**Written instruction**
Extract the full set of records that follows, word for word.

3D code data

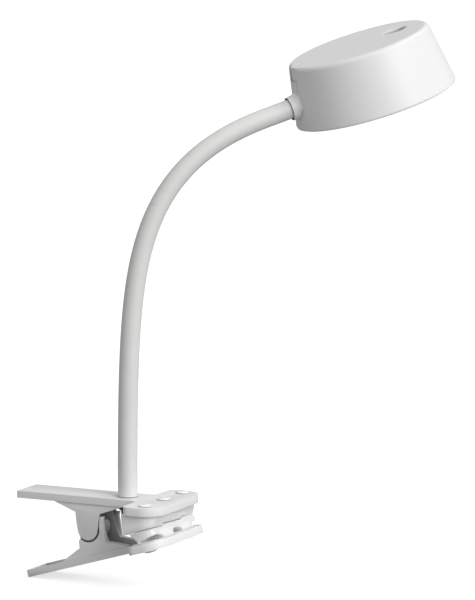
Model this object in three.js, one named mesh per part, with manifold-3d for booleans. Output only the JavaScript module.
// A clip-on reading lamp: a sprung jaw clip with rubber pads, a bendable neck that stands on the clip,
// and a conical lamp head with a rocker switch in its top. Millimetres, +Z up, +X from the clip's
// handles to its jaws. The origin is the middle of the grip, between the two closed pads.
import * as THREE from "three";
import { mergeVertices } from "three/addons/utils/BufferGeometryUtils.js";
import Module from "manifold-3d";

const wasm = await Module();
wasm.setup();

// ---------------------------------------------------------------- driving dimensions

// Fits
const GAP = 0.3; // between pieces that touch, seat or turn in each other
const PIVOT_FIT = 0.3; // pin in its holes, on the radius
const NECK_FIT = 0.3; // ball in its cup
const SWITCH_FIT = 0.4; // rocker in its slot

// Clip levers: both are the same moulding but for their ears
const LEVER_RISE = 20.3; // pivot axis to a lever's outer face
const HANDLE_REACH = 48.4; // pivot axis to the end of a handle
const BAR_WIDTH = 24.8;
const BAR_WALL = 2.2;
const SKIRT_DEPTH = 4.4;
const SKIRT_WALL = 2.0;
const JAW_START = 34.4; // pivot axis to the rear edge of a jaw plate
const JAW_LENGTH = 23.9;
const JAW_WIDTH = 67.0;
const JAW_RIM = 5.0;
const JAW_FRONT_RADIUS = 13.0;
const JAW_REAR_RADIUS = 4.5;
const BAR_FILLET = 3.0; // where the bar's sides meet the jaw plate
const CLOSED_ANGLE = 16.5; // degrees between the two levers when the pads meet
const OPEN_ANGLE = 40.0; // degrees the lower lever can turn from there

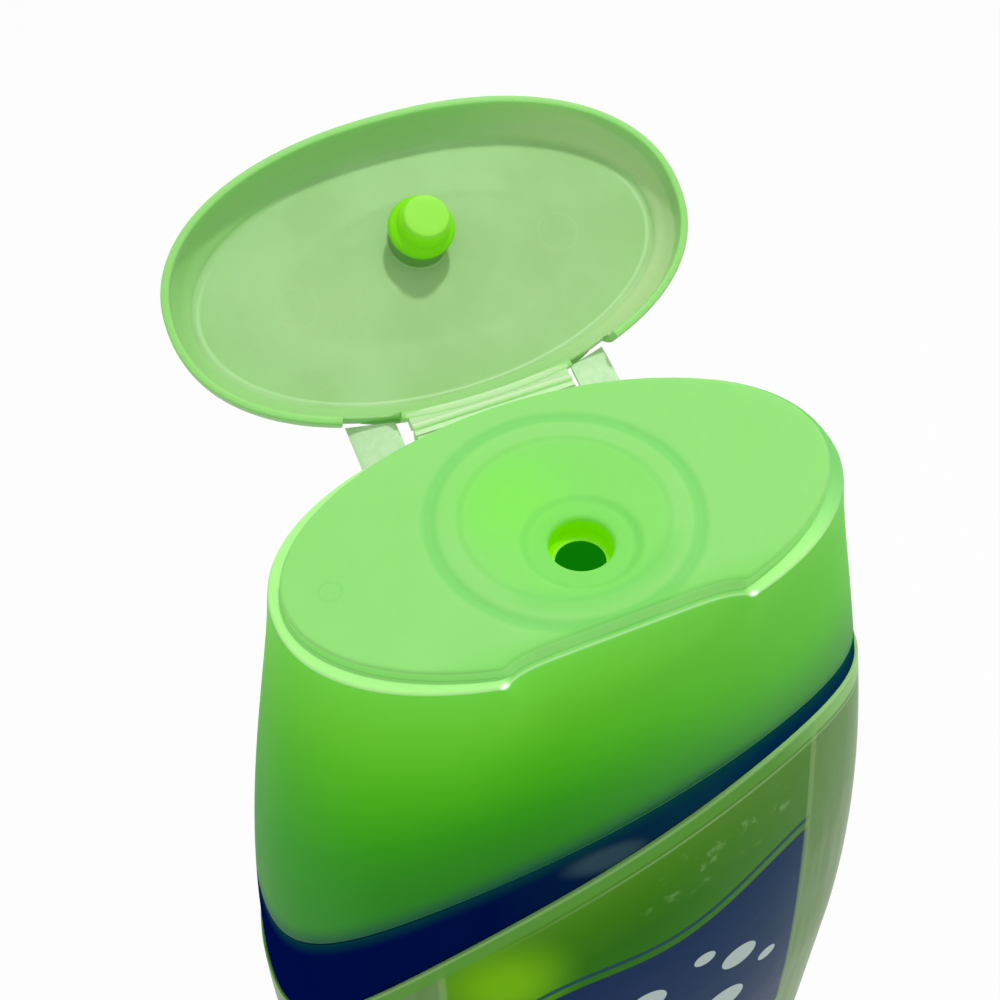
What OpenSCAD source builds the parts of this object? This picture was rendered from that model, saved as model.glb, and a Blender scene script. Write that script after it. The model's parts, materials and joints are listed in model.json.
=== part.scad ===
// Body wash bottle with an oval flip-top closure, modelled with its lid held open.
// Millimetres. The bottle stands on z = 0, its front faces -Y and the lid hinges at the rear.
// Bottle, cap and label share one outer form: an oval that flares from the seam to the body.

/* [Form] */
// Height of the seam between the cap and the closed lid
seam_h = 196; // [170:1:220]
// Width of the oval at the seam
top_w = 63.4; // [58:0.2:68]
// Depth of the oval at the seam
top_d = 35.9; // [33:0.1:40]
// Width of the body where it is widest
body_w = 90; // [84:1:96]
// Depth of the body where it is deepest
body_d = 51.8; // [46:0.2:56]
// Height at which the flare from the seam reaches the full body
full_h = 100; // [90:1:120]
// Height below which the body narrows to its foot
waist_h = 62; // [45:1:80]
// Width of the body just above the foot's rounded edge
foot_w = 85; // [80:0.5:90]
// Radius of the foot's rounded edge
foot_r = 6; // [3:0.5:9]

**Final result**
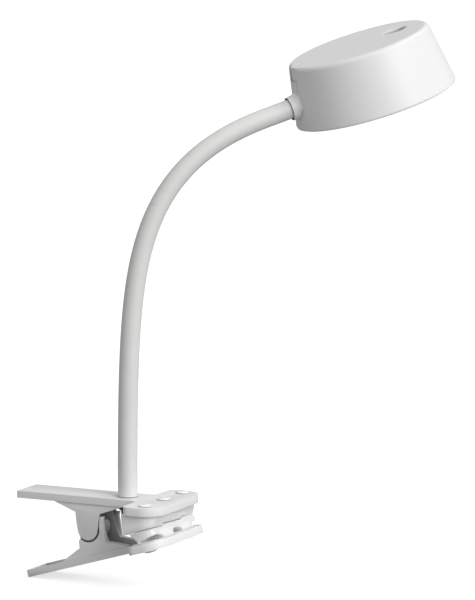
Model this object in three.js, one named mesh per part, with manifold-3d for booleans. Output only the JavaScript module.
// A clip-on reading lamp: a sprung jaw clip with rubber pads, a bendable neck that stands on the clip,
// and a conical lamp head with a rocker switch in its top. Millimetres, +Z up, +X from the clip's
// handles to its jaws. The origin is the middle of the grip, between the two closed pads.
import * as THREE from "three";
import { mergeVertices } from "three/addons/utils/BufferGeometryUtils.js";
import Module from "manifold-3d";

const wasm = await Module();
wasm.setup();

// ---------------------------------------------------------------- driving dimensions

// Fits
const GAP = 0.3; // between pieces that touch, seat or turn in each other
const PIVOT_FIT = 0.3; // pin in its holes, on the radius
const NECK_FIT = 0.3; // ball in its cup
const SWITCH_FIT = 0.4; // rocker in its slot

// Clip levers: both are the same moulding but for their ears
const LEVER_RISE = 20.3; // pivot axis to a lever's outer face
const HANDLE_REACH = 48.4; // pivot axis to the end of a handle
const BAR_WIDTH = 24.8;
const BAR_WALL = 2.2;
const SKIRT_DEPTH = 4.4;
const SKIRT_WALL = 2.0;
const JAW_START = 34.4; // pivot axis to the rear edge of a jaw plate
const JAW_LENGTH = 23.9;
const JAW_WIDTH = 67.0;
const JAW_RIM = 5.0;
const JAW_FRONT_RADIUS = 13.0;
const JAW_REAR_RADIUS = 4.5;
const BAR_FILLET = 3.0; // where the bar's sides meet the jaw plate
const CLOSED_ANGLE = 16.5; // degrees between the two levers when the pads meet
const OPEN_ANGLE = 40.0; // degrees the lower lever can turn from there

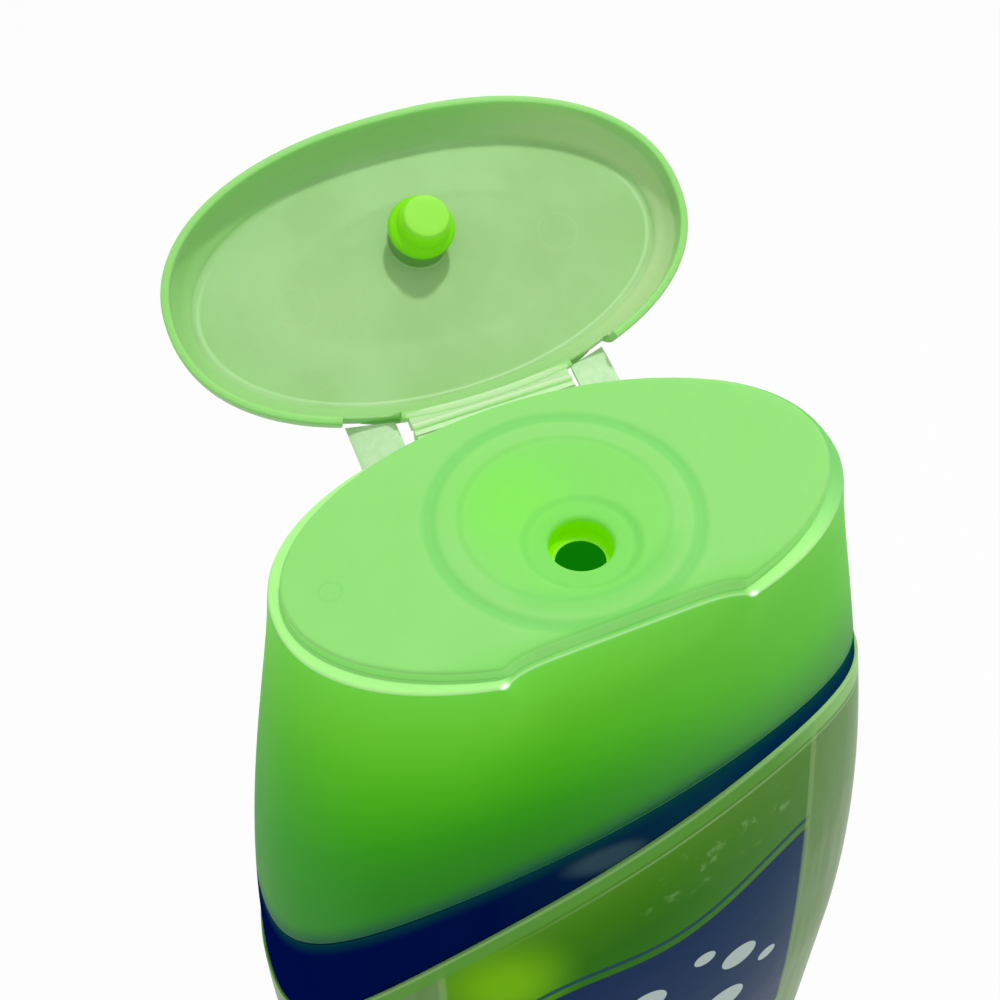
What OpenSCAD source builds the parts of this object? This picture was rendered from that model, saved as model.glb, and a Blender scene script. Write that script after it. The model's parts, materials and joints are listed in model.json.
=== part.scad ===
// Body wash bottle with an oval flip-top closure, modelled with its lid held open.
// Millimetres. The bottle stands on z = 0, its front faces -Y and the lid hinges at the rear.
// Bottle, cap and label share one outer form: an oval that flares from the seam to the body.

/* [Form] */
// Height of the seam between the cap and the closed lid
seam_h = 196; // [170:1:220]
// Width of the oval at the seam
top_w = 63.4; // [58:0.2:68]
// Depth of the oval at the seam
top_d = 35.9; // [33:0.1:40]
// Width of the body where it is widest
body_w = 90; // [84:1:96]
// Depth of the body where it is deepest
body_d = 51.8; // [46:0.2:56]
// Height at which the flare from the seam reaches the full body
full_h = 100; // [90:1:120]
// Height below which the body narrows to its foot
waist_h = 62; // [45:1:80]
// Width of the body just above the foot's rounded edge
foot_w = 85; // [80:0.5:90]
// Radius of the foot's rounded edge
foot_r = 6; // [3:0.5:9]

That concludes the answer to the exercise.